Phivolcs urges the immediate evacution of Taal Volcano island due to high risk of pyroclastic density currents, or a fast-moving current of hot gas and volcanic matter. There's also the danger from a deadly "volcanic tsunami" within a 14 km radius from the main crater or caldera.
Phivolcs said a volcanic tsunami might occur in a caldera lake like Taal when water is displaced by a deformation of the lake floor due to rising magma. A volcanic tsunami might also be caused by pyroclastic materials flowing down from the volcano into the lake, or landslides caused by volcanic activity.
"Taal is a very small volcano but a dangerous volcano," said Renato Solidum, Phivolcs director. "It is unique because it is a volcano within a volcano."
Phivolcs has recorded continuous volcanic tremors since 11:00 a.m.
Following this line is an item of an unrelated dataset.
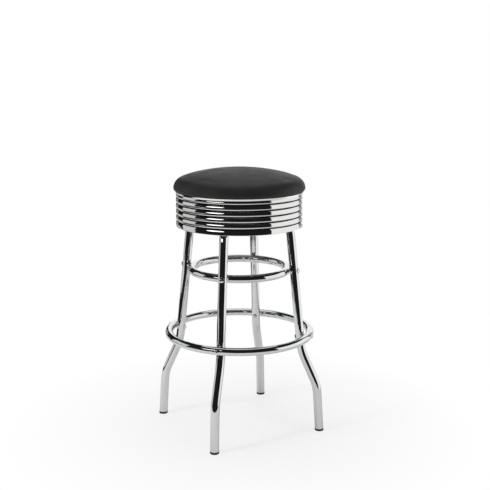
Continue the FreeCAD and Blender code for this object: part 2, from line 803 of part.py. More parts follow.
def band_brackets():
    body = new_body("band_brackets")
    sketch = new_sketch(body, "XZ_Plane")
    low = bracket_top - size.bracket_drop
    inner_leaf = bracket_outside - size.bracket_sheet
    outline(sketch, [
        (bracket_outside, low),
        (bracket_outside, bracket_top),
        (bracket_outside - size.bracket_reach, bracket_top),
        (bracket_outside - size.bracket_reach, screw_seat),
        (inner_leaf, screw_seat),
        (inner_leaf, low),
    ])
    leaf = revolve(body, sketch, "V_Axis")
    spread = size.bracket_width / bracket_outside * math.degrees(1.0)
    leaf.Angle = spread.value
    bind(leaf, "Angle", spread)
    leaf.Midplane = True
    doc.recompute()
    hole = upright_bore(body, [(screw_seat - PAST, bracket_top + PAST, screw_hole)], right=screw_radius)
    polar(body, [leaf, hole], SEAT_FIXINGS)
    turn(body, DIAGONAL_ANGLE)


def band_screws():
    body = new_body("band_screws")
    sketch = new_sketch(body, "XZ_Plane", right=screw_radius)
    shank = size.wood_screw_diameter / 2
    head = size.wood_screw_head / 2
    outline(sketch, [
        (ZERO, screw_seat - size.wood_screw_head_height),
        (head, screw_seat, dome_radius(head, size.wood_screw_head_height), -1),
        (shank, screw_seat),
        (shank, screw_top - size.wood_screw_diameter),
        (ZERO, screw_top),
    ])
    polar(body, [revolve(body, sketch, "V_Axis")], SEAT_FIXINGS)
    turn(body, DIAGONAL_ANGLE)


def seat_board():
    body = new_body("seat_board")
    sketch = new_sketch(body, "XY_Plane", out=board_bottom)
    circle(sketch, board_radius)
    pad(body, sketch, size.board_thickness)
    insert_hole = upright_bore(body, [
        (board_bottom - PAST, insert_flange_bottom, size.insert_barrel / 2 + size.hole_clearance),
        (insert_flange_bottom, board_top + PAST, size.insert_flange / 2 + size.hole_clearance),
    ], right=size.seat_bolt_radius)
    pilot_hole = upright_bore(body, [
        (board_bottom - PAST, screw_top + size.hole_clearance, screw_hole),
    ], right=screw_radius)
    polar(body, [insert_hole, pilot_hole], SEAT_FIXINGS)
    turn(body, DIAGONAL_ANGLE)


# Cushion: the outer curve is a wide crown, a shoulder and an edge that rolls under to the band
shoulder_run = size.cushion_radius - size.cushion_shoulder
dome_rise = cushion_top - widest_level
crown = (
    (shoulder_run * shoulder_run + dome_rise * dome_rise - size.cushion_shoulder * size.cushion_shoulder)
    / (dome_rise * 2 - size.cushion_shoulder * 2)
)
rim_radius = size.band_radius - size.rim_inset
rim_drop = size.cushion_widest - size.cover_clearance
rim_run = size.cushion_radius - rim_radius
edge_curve = (rim_drop * rim_drop + rim_run * rim_run) / (rim_run * 2)


def cushion_curve(inset):
    """Apex, shoulder start, widest point and rim of the cushion, moved inwards by inset."""
    crown_centre = cushion_top - crown
    share = (crown - inset) / (crown - size.cushion_shoulder)
    edge_centre = size.cushion_radius - edge_curve
    edge_share = (edge_curve - inset) / edge_curve
    apex = (ZERO, cushion_top - inset)
    shoulder = (shoulder_run * share, crown_centre + (widest_level - crown_centre) * share)
    widest = (size.cushion_radius - inset, widest_level)
    rim = (edge_centre + (rim_radius - edge_centre) * edge_share, widest_level - rim_drop * edge_share)
    return apex, shoulder, widest, rim


def seat_cover():
    body = new_body("seat_cover")
    sheet_inset = size.cover_thickness
    apex, shoulder, widest, rim = cushion_curve(ZERO)
    inner_apex, inner_shoulder, inner_widest, inner_rim = cushion_curve(sheet_inset)
    inner_neck = neck_radius - sheet_inset
    hem_radius = neck_radius - size.hem_length
    hem_bottom = board_bottom - sheet_inset
    sketch = new_sketch(body, "XZ_Plane")
    outline(sketch, [
        apex,
        (*shoulder, crown, 1),
        (*widest, size.cushion_shoulder, 1),
        (*rim, edge_curve, 1),
        (neck_radius, rim[1]),
        (neck_radius, hem_bottom),
        (hem_radius, hem_bottom),
        (hem_radius, board_bottom),
        (inner_neck, board_bottom),
        (inner_neck, inner_rim[1]),
        inner_rim,
        (*inner_widest, edge_curve - sheet_inset, -1),
        (*inner_shoulder, size.cushion_shoulder - sheet_inset, -1),
        (*inner_apex, crown - sheet_inset, -1),
    ])
    revolve(body, sketch, "V_Axis")
    hole = upright_bore(body, [(hem_bottom - PAST, board_bottom + PAST, screw_hole)], right=screw_radius)
    polar(body, [hole], SEAT_FIXINGS)
    turn(body, DIAGONAL_ANGLE)


def seat_foam():
    body = new_body("seat_foam")
    inset = size.cover_thickness + size.foam_clearance
    apex, shoulder, widest, rim = cushion_curve(inset)
    sketch = new_sketch(body, "XZ_Plane")
    outline(sketch, [
        apex,
        (*shoulder, crown - inset, 1),
        (*widest, size.cushion_shoulder - inset, 1),
        (*rim, edge_curve - inset, 1),
        (board_radius, rim[1]),
        (board_radius, board_top),
        (ZERO, board_top),
    ])
    revolve(body, sketch, "V_Axis")


def cover_staples():
    """Staples through the hem: a crown along the rim and two legs up into the board."""
    body = new_body("cover_staples")
    middle = neck_radius - size.staple_inset
    half_wire = size.staple_wire / 2
    half_crown = size.staple_crown / 2
    hem_bottom = board_bottom - size.cover_thickness
    crown_bottom = hem_bottom - size.staple_wire
    leg_top = board_bottom + size.staple_leg
    inside = half_crown - size.staple_wire
    sketch = new_sketch(body, "YZ_Plane", out=middle - half_wire)
    outline(sketch, [
        (half_crown, crown_bottom), (half_crown, leg_top), (inside, leg_top), (inside, hem_bottom),
        (-inside, hem_bottom), (-inside, leg_top), (-half_crown, leg_top), (-half_crown, crown_bottom),
    ])
    polar(body, [pad(body, sketch, size.staple_wire)], STAPLE_COUNT)
    turn(body, 360.0 / STAPLE_COUNT / 2)


for place in LEGS:
    leg(place)
    foot_tip(place)
ring("upper_ring", size.upper_ring_radius, size.upper_ring_height, [
    (upper_inner_seat - size.seat_depth - PAST, upper_inner_seat, head_pocket),
    (upper_inner_seat, ring_tube + PAST, sleeve_hole),
])
ring("foot_ring", size.foot_ring_radius, size.foot_ring_height, [
    (-ring_tube - PAST, foot_outer_seat, sleeve_hole),
    (foot_outer_seat, ring_tube + PAST, head_pocket),
])
ring_bolts("upper_ring_bolts", size.upper_ring_radius, size.upper_ring_height,
           upper_outer_seat, upper_inner_seat)
sleeve_nuts("upper_ring_sleeve_nuts", size.upper_ring_radius, size.upper_ring_height, upper_inner_seat)
ring_bolts("foot_ring_bolts", size.foot_ring_radius, size.foot_ring_height,
           foot_outer_seat, foot_inner_seat)
sleeve_nuts("foot_ring_sleeve_nuts", size.foot_ring_radius, size.foot_ring_height, foot_inner_seat)
leg_top_bolts()
leg_top_washers()
leg_top_nuts()
race_plate("swivel_lower_plate", -1, size.pin_diameter / 2 + size.hole_clearance,
           size.leg_bolt_radius, ZERO)
seat_bolt_side = size.seat_bolt_radius / as_size(2.0).root()
race_plate("swivel_upper_plate", 1, size.pin_diameter / 2 + size.pin_clearance,
           seat_bolt_side, -seat_bolt_side)
ball_cage()
swivel_balls()
king_pin()
seat_bolts()
threaded_inserts()
seat_board()
seat_band()
band_brackets()
band_screws()
seat_foam()
seat_cover()
cover_staples()
doc.recompute()

# Nothing is written before every object and every piece is sound
for item in doc.Objects:
    for fault in ("Invalid", "Error"):
        if fault in item.State:
            raise ValueError(f"{item.Name} of {item.Label}: {fault}")
pieces = [item for item in doc.Objects if item.TypeId == "PartDesign::Body"]
for piece in pieces:
    if piece.Shape.isNull() or not piece.Shape.isValid():
        raise ValueError(f"{piece.Label}: shape")
for piece in pieces:
    piece.Shape.exportStep(f"parts/{piece.Label}.step")
    print(f"{piece.Label}: {len(piece.Shape.Solids)} solids, {piece.Shape.Volume:.0f} mm3")
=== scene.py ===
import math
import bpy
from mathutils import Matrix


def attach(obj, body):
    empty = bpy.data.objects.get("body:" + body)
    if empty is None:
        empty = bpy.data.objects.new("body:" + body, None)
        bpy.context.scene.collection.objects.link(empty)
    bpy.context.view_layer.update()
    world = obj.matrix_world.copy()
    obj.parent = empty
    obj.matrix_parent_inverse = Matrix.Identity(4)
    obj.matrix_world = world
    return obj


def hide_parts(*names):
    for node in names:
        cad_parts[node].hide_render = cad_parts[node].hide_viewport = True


bl_info = {
    "name": "Diner counter stool",
    "version": (1, 0, 0),
    "blender": (4, 5, 0),
    "location": "3D Viewport > Sidebar > Stool",
    "description": "Dresses the stool's frame with tubes, band, cushion, fastenings and finishes",
    "category": "Object",
}

import bmesh
import bpy
import numpy as np
from mathutils import Matrix, Vector

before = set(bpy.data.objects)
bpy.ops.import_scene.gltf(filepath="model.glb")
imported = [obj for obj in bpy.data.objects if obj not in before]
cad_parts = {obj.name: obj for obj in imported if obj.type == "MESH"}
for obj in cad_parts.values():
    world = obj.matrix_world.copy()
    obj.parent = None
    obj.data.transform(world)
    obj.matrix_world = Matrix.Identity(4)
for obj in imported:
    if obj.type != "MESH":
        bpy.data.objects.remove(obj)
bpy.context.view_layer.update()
UP = Vector((0, 0, 1))
MM = 0.001
LEG_TURNS = {"front": -90.0, "right": 0.0, "rear": 90.0, "left": 180.0}


# Properties
def length(name, description, default):
    return bpy.props.FloatProperty(
        name=name, description=description, default=default, precision=5, unit="LENGTH", subtype="DISTANCE"
    )


def angle(name, description, degrees):
    return bpy.props.FloatProperty(
        name=name, description=description, default=math.radians(degrees), unit="ROTATION", subtype="ANGLE"
    )


def share(name, description, default, most=1.0):
    return bpy.props.FloatProperty(
        name=name, description=description, default=default, min=0.0, max=most, subtype="FACTOR"
    )


def colour(name, description, default):
    return bpy.props.FloatVectorProperty(
        name=name, description=description, default=default, min=0.0, max=1.0, size=3, subtype="COLOR"
    )


def count(name, description, default):
    return bpy.props.IntProperty(name=name, description=description, default=default, min=1)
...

Sunday with magnitudes measuring 2.5 and 2.9. It said eruptive activity at Taal Volcano intensified at 5:30 p.m. Sunday.
"Eruptive activity at Taal Volcano Main Crater intensified as continuous eruption generated a tall 10-15 kilometer steam-laden tephra column with frequent volcanic lightning that rained wet ashfall on the general north as far as Quezon City," said Phivolcs in a bulletin.
Some government sources claim as many as 200,000 persons have been evacuated from danger zones around the volcano. Of this total, 8,000 are residents of the volcano island and other high-risk towns while 6,000 were out of the danger zone by Sunday evening, said the National Disaster Risk Reduction and Management Council.